Yesterday, Keegan laid out the presumptive Republican presidential nominee’s vision for reporters, and said he shouldn’t apologize for not having unveiled his education plan yet. “It’s very easy to write a detailed program for an old system,” Keegan said in criticizing Obama’s plan, which has been on his Web site for months.

Brooks makes a similar point: “He proposes dozens of programs to build on top of the current system, but it’s not clear that he would challenge it. He’s all carrot, no stick. He’s politically astute — giving everybody the impression he’s on their side — but substantively vague. Change just isn’t that easy.”

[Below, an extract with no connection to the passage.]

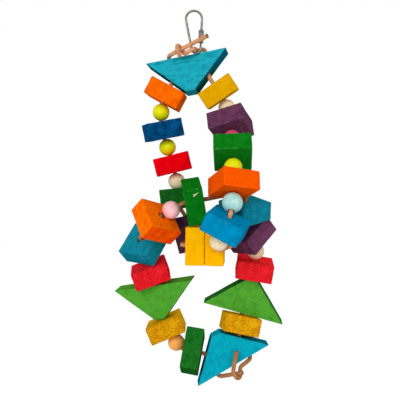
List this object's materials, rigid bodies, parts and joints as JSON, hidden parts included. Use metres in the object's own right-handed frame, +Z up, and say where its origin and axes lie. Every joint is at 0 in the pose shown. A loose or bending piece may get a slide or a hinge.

And Brooks continues: “But when you look at the actual proposals Obama offers, he’s doesn’t really address the core issues. He’s for the vast panoply of pre-K and after-school programs that most of us are for. But the crucial issues are: What do you do with teachers and administrators who are failing? How rigorously do you enforce accountability? Obama doesn’t engage the thorny, substantive matters that separate the two camps.”

Obama, though, has dipped his toe in some of those thorny issues. He dared to mention vouchers to a newspaper editorial board, and even talked about merit pay before the National Education Association convention. But that was before he was the presumptive Democratic nominee. Now that he is, will that give him more—or less—license to tackle these difficult issues?